@Felthry Hand-cranked records of time found around 70-80 rpm made for decent fidelity. When records got standardized there was a common 3600 rpm motor on the market, and a 46:1 gear that was common, and that gives you 78.26 rpm and there, that's a standard.
I don't know how 33 1/3 got picked for the next speed, but suppose there was some similar common motor/gearing pair available.
@Austin_Dern oh 33⅓ also works out nicely at 50 Hz, since the same motor on 50 Hz power would give you 3000 rpm, and you can gear that down to 33⅓ rpm with a 90:1 gearing
-F
@Austin_Dern synchronous motors are only able to run at integer fractions of the supply frequency, so at 50 Hz you get 3000 RPM on a two-pole motor, or 1500 on a four-pole machine, or 1000 on a six-pole one...

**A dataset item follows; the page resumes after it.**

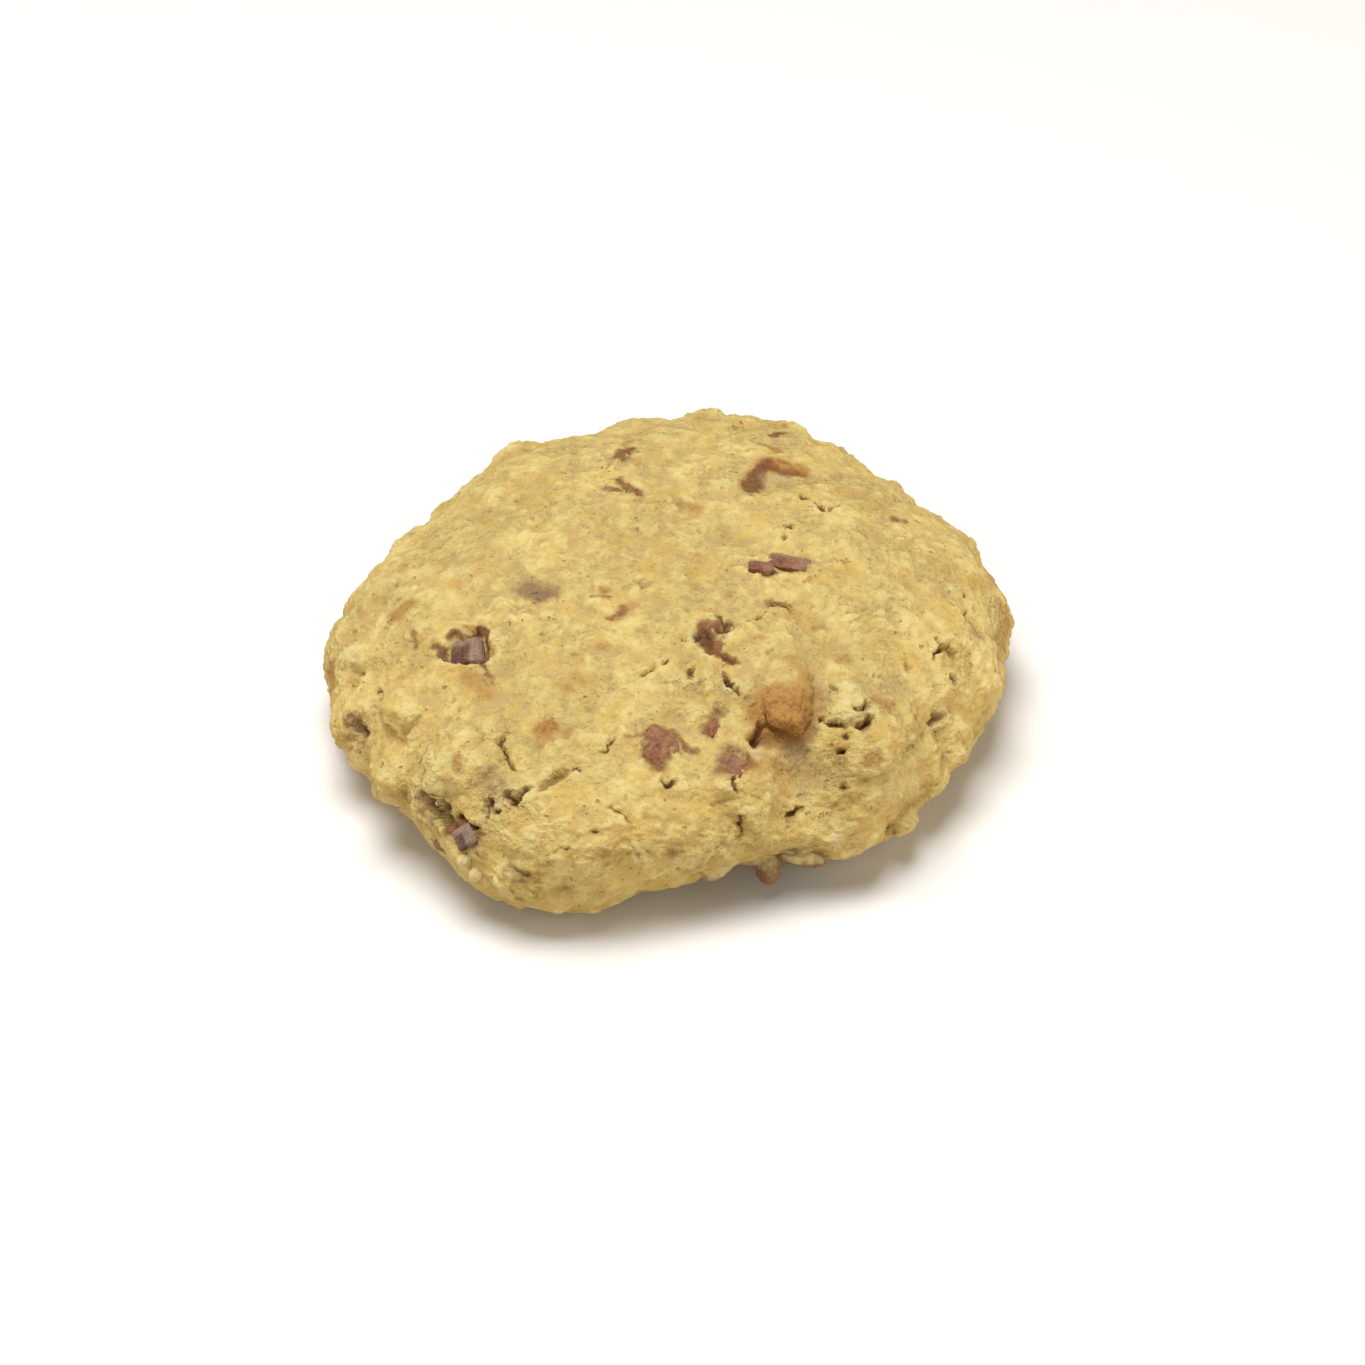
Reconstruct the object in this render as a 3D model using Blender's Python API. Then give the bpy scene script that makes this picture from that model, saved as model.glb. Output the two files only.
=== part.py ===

and at 60 Hz you get 3600, 1800, 1200, 900, and so on
-F
@Austin_Dern to control the speed of a synchronous motor, you have to change the frequency of the supply voltage, which certainly can't be done with 1940s tech though it's easy today
other types of motor don't work for this because their speed is variable; induction motors and DC motors both slow down when they have more load on them and you can't control the load
-F
@Felthry Yeah, there'd really be no practical way to make a 'universal' record player that kept to a constant speed, not unless you also swapped out a gear inside. Probably easier to just accept stuff sounds a little different on different sides of the Atlantic.
@Felthry Yeah, there's some little differences you get between 50 Hz and 60 Hz power supplies and now I wonder if listeners in different electrical zones just got used to songs sounding a tiny bit different. The way that there (used to?) be a little PAL speedup to US-made TV shows.
There's shows I watched in Singapore with theme songs that just sound *sluggish* when I hear them now.